EXERCISE TASK: Reproduce the full listing below unchanged, apart from the pictures.

#### DATA SHOWN ####

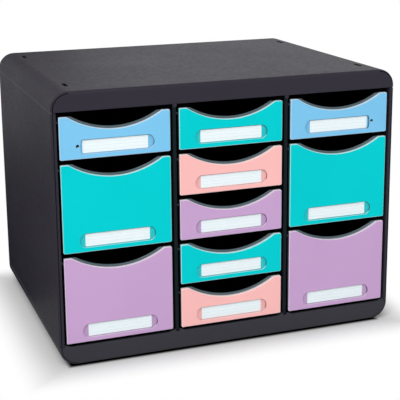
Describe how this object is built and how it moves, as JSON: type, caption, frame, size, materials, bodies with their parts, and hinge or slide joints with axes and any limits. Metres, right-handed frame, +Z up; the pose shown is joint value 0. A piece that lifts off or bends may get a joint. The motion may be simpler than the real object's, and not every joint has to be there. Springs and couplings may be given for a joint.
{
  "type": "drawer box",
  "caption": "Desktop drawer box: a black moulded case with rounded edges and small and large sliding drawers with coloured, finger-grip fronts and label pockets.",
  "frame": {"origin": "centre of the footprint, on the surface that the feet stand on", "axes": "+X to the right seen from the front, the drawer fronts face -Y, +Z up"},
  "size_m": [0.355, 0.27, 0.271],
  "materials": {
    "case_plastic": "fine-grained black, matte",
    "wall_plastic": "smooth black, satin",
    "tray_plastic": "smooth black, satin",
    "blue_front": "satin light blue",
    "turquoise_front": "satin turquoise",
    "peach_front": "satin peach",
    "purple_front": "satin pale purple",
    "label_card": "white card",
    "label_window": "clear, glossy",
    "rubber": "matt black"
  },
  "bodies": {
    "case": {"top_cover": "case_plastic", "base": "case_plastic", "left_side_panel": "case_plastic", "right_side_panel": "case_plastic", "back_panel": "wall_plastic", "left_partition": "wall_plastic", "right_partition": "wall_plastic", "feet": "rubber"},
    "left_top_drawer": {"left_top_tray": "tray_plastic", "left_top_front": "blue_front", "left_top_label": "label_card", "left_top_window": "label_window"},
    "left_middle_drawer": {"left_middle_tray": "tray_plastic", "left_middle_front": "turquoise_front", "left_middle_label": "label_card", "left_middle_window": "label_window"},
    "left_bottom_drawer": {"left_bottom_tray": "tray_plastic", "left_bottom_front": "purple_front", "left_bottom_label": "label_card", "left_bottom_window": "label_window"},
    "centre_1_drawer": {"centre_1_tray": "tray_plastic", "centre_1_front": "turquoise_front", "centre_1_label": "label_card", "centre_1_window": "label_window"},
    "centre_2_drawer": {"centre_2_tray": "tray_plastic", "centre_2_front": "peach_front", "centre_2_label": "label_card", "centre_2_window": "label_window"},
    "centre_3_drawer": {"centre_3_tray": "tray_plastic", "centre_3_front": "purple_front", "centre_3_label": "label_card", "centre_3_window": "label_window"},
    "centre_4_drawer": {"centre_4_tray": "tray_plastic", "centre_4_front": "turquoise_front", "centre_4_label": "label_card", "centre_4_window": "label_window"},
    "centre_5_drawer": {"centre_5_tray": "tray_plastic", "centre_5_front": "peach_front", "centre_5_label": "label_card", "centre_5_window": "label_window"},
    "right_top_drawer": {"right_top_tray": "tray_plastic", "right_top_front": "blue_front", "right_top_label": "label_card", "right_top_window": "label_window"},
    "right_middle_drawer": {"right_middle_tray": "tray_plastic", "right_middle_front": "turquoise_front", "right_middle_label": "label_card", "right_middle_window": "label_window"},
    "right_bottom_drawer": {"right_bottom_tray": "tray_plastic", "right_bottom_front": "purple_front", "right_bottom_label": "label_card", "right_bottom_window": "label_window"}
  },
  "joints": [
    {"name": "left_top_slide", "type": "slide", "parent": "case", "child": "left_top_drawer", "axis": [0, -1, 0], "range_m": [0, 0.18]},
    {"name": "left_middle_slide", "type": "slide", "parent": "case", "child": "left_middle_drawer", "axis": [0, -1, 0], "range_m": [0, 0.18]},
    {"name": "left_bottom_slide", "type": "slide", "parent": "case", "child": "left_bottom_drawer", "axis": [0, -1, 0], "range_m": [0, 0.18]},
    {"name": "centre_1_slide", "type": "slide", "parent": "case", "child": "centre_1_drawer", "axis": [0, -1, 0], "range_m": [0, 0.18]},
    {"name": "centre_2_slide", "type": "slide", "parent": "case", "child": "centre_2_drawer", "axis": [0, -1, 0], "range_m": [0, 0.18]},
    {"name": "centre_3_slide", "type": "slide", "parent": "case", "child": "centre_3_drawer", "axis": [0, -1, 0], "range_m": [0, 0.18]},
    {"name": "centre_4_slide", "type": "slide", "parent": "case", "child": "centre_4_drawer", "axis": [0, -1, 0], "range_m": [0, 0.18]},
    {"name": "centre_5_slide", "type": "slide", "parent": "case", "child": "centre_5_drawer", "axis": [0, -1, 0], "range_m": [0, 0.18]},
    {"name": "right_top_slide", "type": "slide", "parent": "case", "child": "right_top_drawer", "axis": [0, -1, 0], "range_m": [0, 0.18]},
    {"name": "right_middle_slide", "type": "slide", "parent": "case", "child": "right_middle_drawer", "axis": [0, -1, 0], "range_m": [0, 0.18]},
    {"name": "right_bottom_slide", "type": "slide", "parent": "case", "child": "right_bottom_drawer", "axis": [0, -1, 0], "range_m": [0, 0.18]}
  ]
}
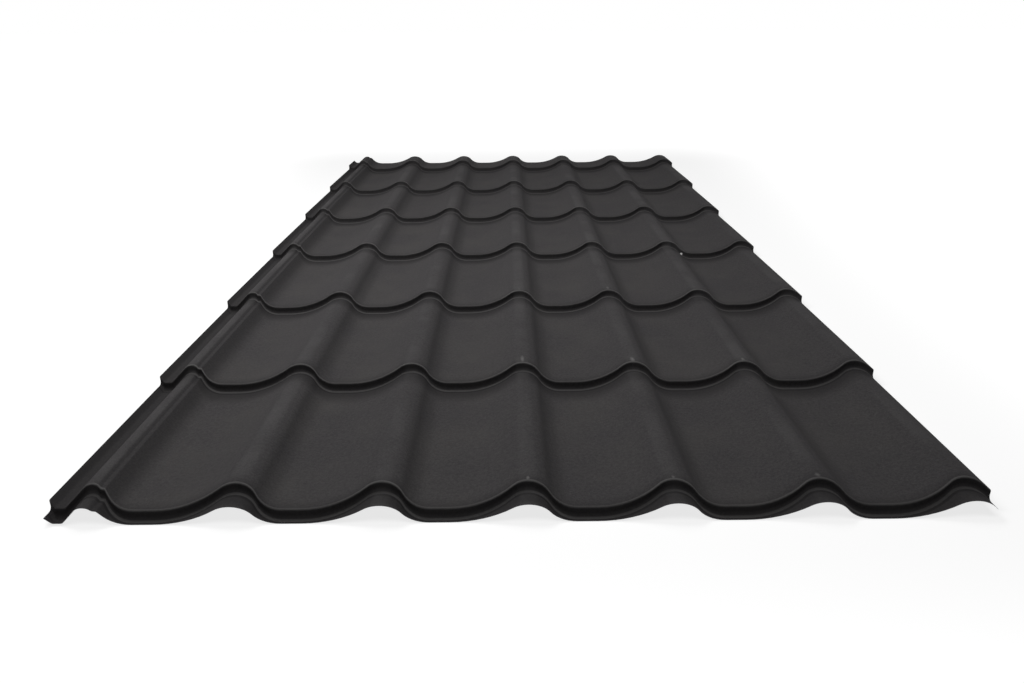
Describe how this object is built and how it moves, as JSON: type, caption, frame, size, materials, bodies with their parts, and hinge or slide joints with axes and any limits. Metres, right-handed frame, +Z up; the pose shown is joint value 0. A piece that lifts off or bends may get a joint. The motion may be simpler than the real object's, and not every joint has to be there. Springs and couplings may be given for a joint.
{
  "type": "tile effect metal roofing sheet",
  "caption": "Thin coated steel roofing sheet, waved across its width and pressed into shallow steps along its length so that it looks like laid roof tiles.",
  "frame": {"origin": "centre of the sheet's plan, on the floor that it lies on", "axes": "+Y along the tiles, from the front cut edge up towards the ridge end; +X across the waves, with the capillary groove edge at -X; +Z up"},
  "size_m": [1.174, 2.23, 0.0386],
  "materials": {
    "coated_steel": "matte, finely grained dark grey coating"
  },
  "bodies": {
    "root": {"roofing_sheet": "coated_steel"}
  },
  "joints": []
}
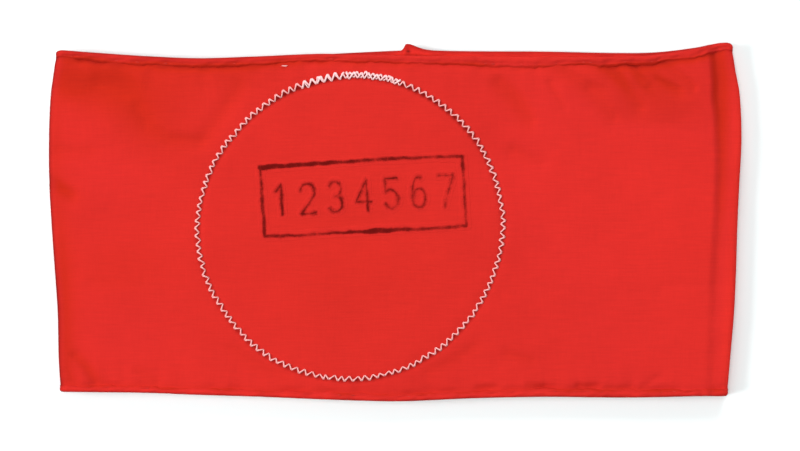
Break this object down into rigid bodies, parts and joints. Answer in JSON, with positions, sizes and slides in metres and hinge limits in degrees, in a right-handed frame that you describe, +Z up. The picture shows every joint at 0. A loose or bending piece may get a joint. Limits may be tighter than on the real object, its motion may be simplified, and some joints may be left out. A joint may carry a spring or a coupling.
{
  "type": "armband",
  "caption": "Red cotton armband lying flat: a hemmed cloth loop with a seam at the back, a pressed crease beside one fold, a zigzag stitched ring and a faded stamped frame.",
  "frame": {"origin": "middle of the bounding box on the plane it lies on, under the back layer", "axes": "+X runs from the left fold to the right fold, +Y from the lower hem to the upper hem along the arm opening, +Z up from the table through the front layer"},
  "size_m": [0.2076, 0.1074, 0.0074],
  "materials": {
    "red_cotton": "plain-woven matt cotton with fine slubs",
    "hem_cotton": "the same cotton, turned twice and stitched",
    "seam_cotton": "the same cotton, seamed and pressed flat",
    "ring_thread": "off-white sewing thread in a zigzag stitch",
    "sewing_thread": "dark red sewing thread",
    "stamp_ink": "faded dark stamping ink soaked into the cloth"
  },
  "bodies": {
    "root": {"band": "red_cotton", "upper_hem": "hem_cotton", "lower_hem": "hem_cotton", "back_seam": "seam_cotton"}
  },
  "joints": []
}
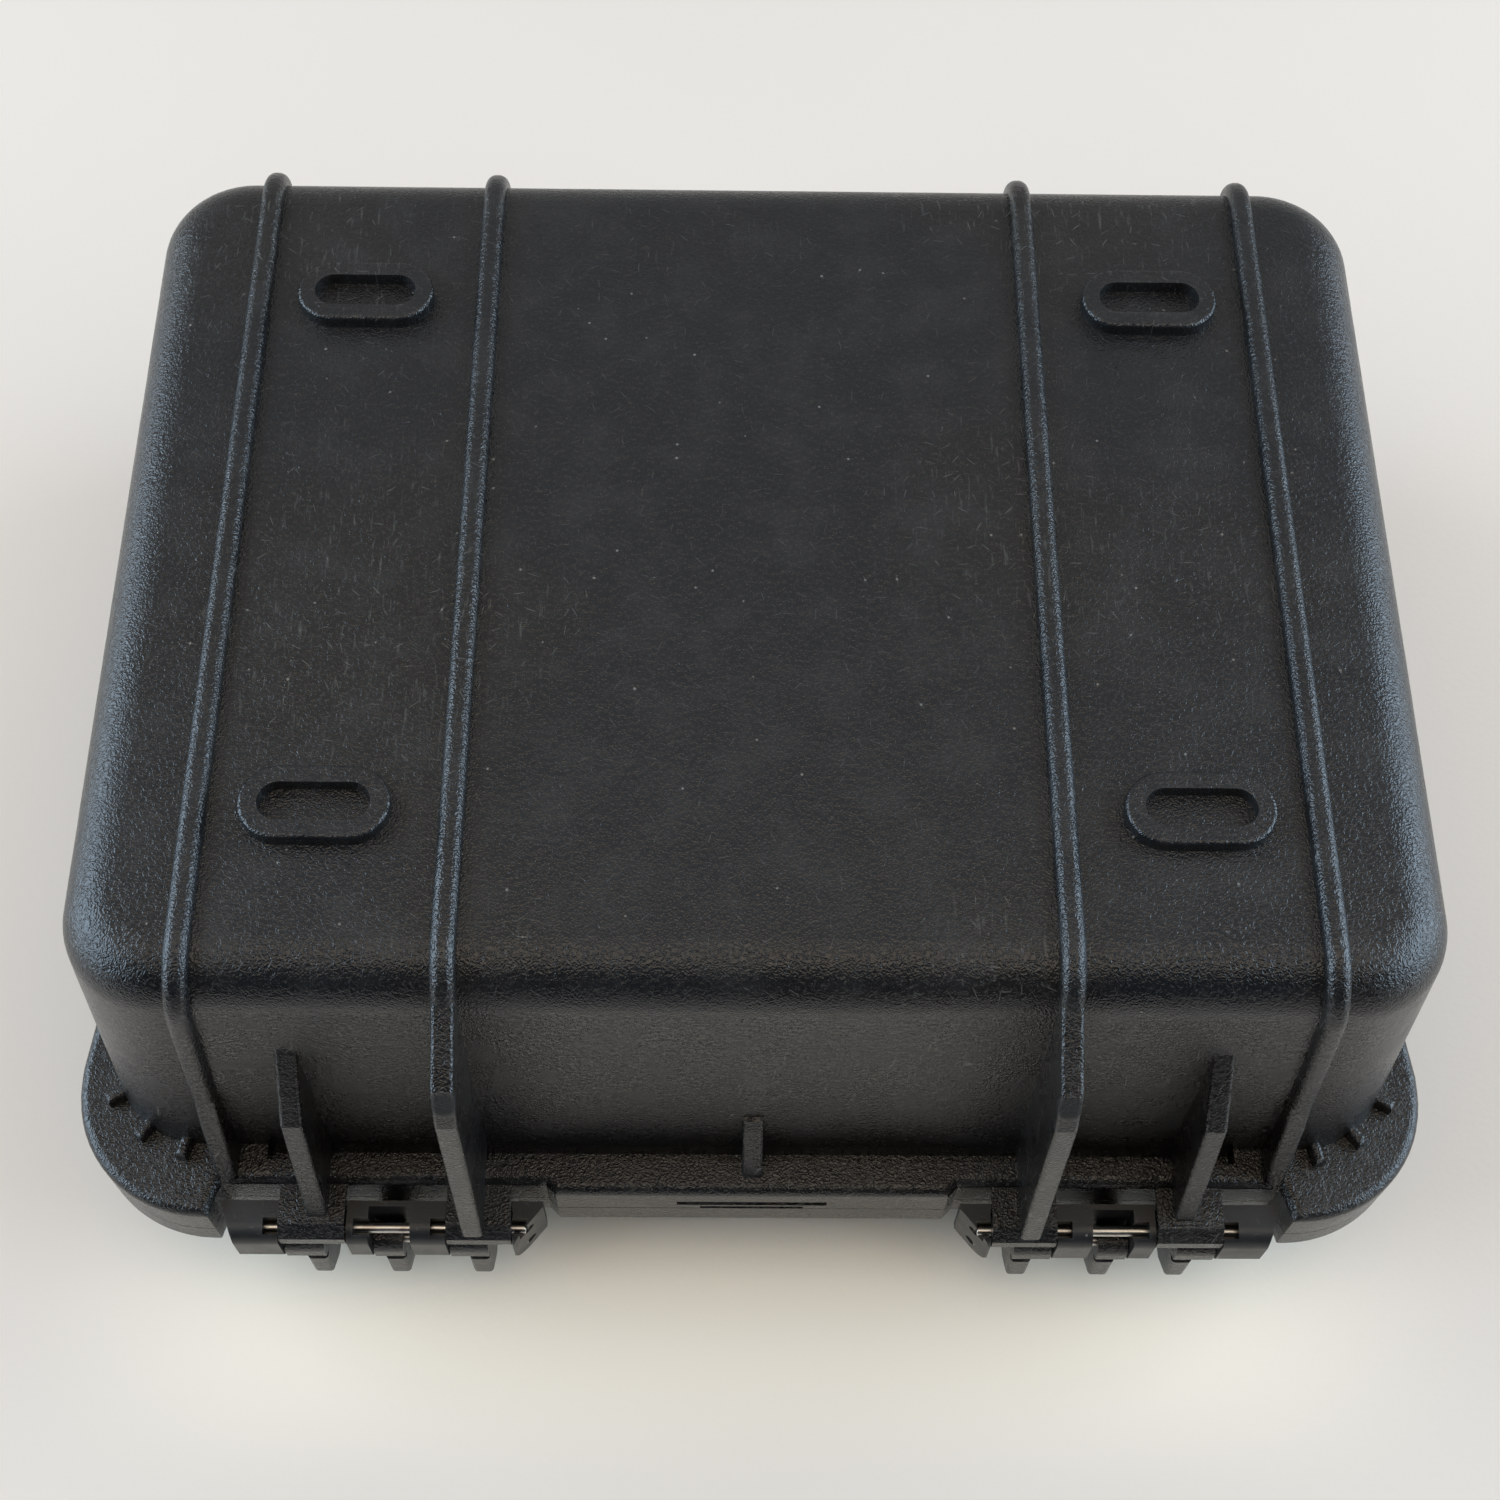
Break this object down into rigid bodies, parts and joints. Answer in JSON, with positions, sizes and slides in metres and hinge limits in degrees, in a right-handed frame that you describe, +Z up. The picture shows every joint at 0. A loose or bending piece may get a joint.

####

EXERCISE RESULT:
Describe how this object is built and how it moves, as JSON: type, caption, frame, size, materials, bodies with their parts, and hinge or slide joints with axes and any limits. Metres, right-handed frame, +Z up; the pose shown is joint value 0. A piece that lifts off or bends may get a joint. The motion may be simpler than the real object's, and not every joint has to be there. Springs and couplings may be given for a joint.
{
  "type": "drawer box",
  "caption": "Desktop drawer box: a black moulded case with rounded edges and small and large sliding drawers with coloured, finger-grip fronts and label pockets.",
  "frame": {"origin": "centre of the footprint, on the surface that the feet stand on", "axes": "+X to the right seen from the front, the drawer fronts face -Y, +Z up"},
  "size_m": [0.355, 0.27, 0.271],
  "materials": {
    "case_plastic": "fine-grained black, matte",
    "wall_plastic": "smooth black, satin",
    "tray_plastic": "smooth black, satin",
    "blue_front": "satin light blue",
    "turquoise_front": "satin turquoise",
    "peach_front": "satin peach",
    "purple_front": "satin pale purple",
    "label_card": "white card",
    "label_window": "clear, glossy",
    "rubber": "matt black"
  },
  "bodies": {
    "case": {"top_cover": "case_plastic", "base": "case_plastic", "left_side_panel": "case_plastic", "right_side_panel": "case_plastic", "back_panel": "wall_plastic", "left_partition": "wall_plastic", "right_partition": "wall_plastic", "feet": "rubber"},
    "left_top_drawer": {"left_top_tray": "tray_plastic", "left_top_front": "blue_front", "left_top_label": "label_card", "left_top_window": "label_window"},
    "left_middle_drawer": {"left_middle_tray": "tray_plastic", "left_middle_front": "turquoise_front", "left_middle_label": "label_card", "left_middle_window": "label_window"},
    "left_bottom_drawer": {"left_bottom_tray": "tray_plastic", "left_bottom_front": "purple_front", "left_bottom_label": "label_card", "left_bottom_window": "label_window"},
    "centre_1_drawer": {"centre_1_tray": "tray_plastic", "centre_1_front": "turquoise_front", "centre_1_label": "label_card", "centre_1_window": "label_window"},
    "centre_2_drawer": {"centre_2_tray": "tray_plastic", "centre_2_front": "peach_front", "centre_2_label": "label_card", "centre_2_window": "label_window"},
    "centre_3_drawer": {"centre_3_tray": "tray_plastic", "centre_3_front": "purple_front", "centre_3_label": "label_card", "centre_3_window": "label_window"},
    "centre_4_drawer": {"centre_4_tray": "tray_plastic", "centre_4_front": "turquoise_front", "centre_4_label": "label_card", "centre_4_window": "label_window"},
    "centre_5_drawer": {"centre_5_tray": "tray_plastic", "centre_5_front": "peach_front", "centre_5_label": "label_card", "centre_5_window": "label_window"},
    "right_top_drawer": {"right_top_tray": "tray_plastic", "right_top_front": "blue_front", "right_top_label": "label_card", "right_top_window": "label_window"},
    "right_middle_drawer": {"right_middle_tray": "tray_plastic", "right_middle_front": "turquoise_front", "right_middle_label": "label_card", "right_middle_window": "label_window"},
    "right_bottom_drawer": {"right_bottom_tray": "tray_plastic", "right_bottom_front": "purple_front", "right_bottom_label": "label_card", "right_bottom_window": "label_window"}
  },
  "joints": [
    {"name": "left_top_slide", "type": "slide", "parent": "case", "child": "left_top_drawer", "axis": [0, -1, 0], "range_m": [0, 0.18]},
    {"name": "left_middle_slide", "type": "slide", "parent": "case", "child": "left_middle_drawer", "axis": [0, -1, 0], "range_m": [0, 0.18]},
    {"name": "left_bottom_slide", "type": "slide", "parent": "case", "child": "left_bottom_drawer", "axis": [0, -1, 0], "range_m": [0, 0.18]},
    {"name": "centre_1_slide", "type": "slide", "parent": "case", "child": "centre_1_drawer", "axis": [0, -1, 0], "range_m": [0, 0.18]},
    {"name": "centre_2_slide", "type": "slide", "parent": "case", "child": "centre_2_drawer", "axis": [0, -1, 0], "range_m": [0, 0.18]},
    {"name": "centre_3_slide", "type": "slide", "parent": "case", "child": "centre_3_drawer", "axis": [0, -1, 0], "range_m": [0, 0.18]},
    {"name": "centre_4_slide", "type": "slide", "parent": "case", "child": "centre_4_drawer", "axis": [0, -1, 0], "range_m": [0, 0.18]},
    {"name": "centre_5_slide", "type": "slide", "parent": "case", "child": "centre_5_drawer", "axis": [0, -1, 0], "range_m": [0, 0.18]},
    {"name": "right_top_slide", "type": "slide", "parent": "case", "child": "right_top_drawer", "axis": [0, -1, 0], "range_m": [0, 0.18]},
    {"name": "right_middle_slide", "type": "slide", "parent": "case", "child": "right_middle_drawer", "axis": [0, -1, 0], "range_m": [0, 0.18]},
    {"name": "right_bottom_slide", "type": "slide", "parent": "case", "child": "right_bottom_drawer", "axis": [0, -1, 0], "range_m": [0, 0.18]}
  ]
}
Describe how this object is built and how it moves, as JSON: type, caption, frame, size, materials, bodies with their parts, and hinge or slide joints with axes and any limits. Metres, right-handed frame, +Z up; the pose shown is joint value 0. A piece that lifts off or bends may get a joint. The motion may be simpler than the real object's, and not every joint has to be there. Springs and couplings may be given for a joint.
{
  "type": "tile effect metal roofing sheet",
  "caption": "Thin coated steel roofing sheet, waved across its width and pressed into shallow steps along its length so that it looks like laid roof tiles.",
  "frame": {"origin": "centre of the sheet's plan, on the floor that it lies on", "axes": "+Y along the tiles, from the front cut edge up towards the ridge end; +X across the waves, with the capillary groove edge at -X; +Z up"},
  "size_m": [1.174, 2.23, 0.0386],
  "materials": {
    "coated_steel": "matte, finely grained dark grey coating"
  },
  "bodies": {
    "root": {"roofing_sheet": "coated_steel"}
  },
  "joints": []
}
Break this object down into rigid bodies, parts and joints. Answer in JSON, with positions, sizes and slides in metres and hinge limits in degrees, in a right-handed frame that you describe, +Z up. The picture shows every joint at 0. A loose or bending piece may get a joint. Limits may be tighter than on the real object, its motion may be simplified, and some joints may be left out. A joint may carry a spring or a coupling.
{
  "type": "armband",
  "caption": "Red cotton armband lying flat: a hemmed cloth loop with a seam at the back, a pressed crease beside one fold, a zigzag stitched ring and a faded stamped frame.",
  "frame": {"origin": "middle of the bounding box on the plane it lies on, under the back layer", "axes": "+X runs from the left fold to the right fold, +Y from the lower hem to the upper hem along the arm opening, +Z up from the table through the front layer"},
  "size_m": [0.2076, 0.1074, 0.0074],
  "materials": {
    "red_cotton": "plain-woven matt cotton with fine slubs",
    "hem_cotton": "the same cotton, turned twice and stitched",
    "seam_cotton": "the same cotton, seamed and pressed flat",
    "ring_thread": "off-white sewing thread in a zigzag stitch",
    "sewing_thread": "dark red sewing thread",
    "stamp_ink": "faded dark stamping ink soaked into the cloth"
  },
  "bodies": {
    "root": {"band": "red_cotton", "upper_hem": "hem_cotton", "lower_hem": "hem_cotton", "back_seam": "seam_cotton"}
  },
  "joints": []
}
Break this object down into rigid bodies, parts and joints. Answer in JSON, with positions, sizes and slides in metres and hinge limits in degrees, in a right-handed frame that you describe, +Z up. The picture shows every joint at 0. A loose or bending piece may get a joint.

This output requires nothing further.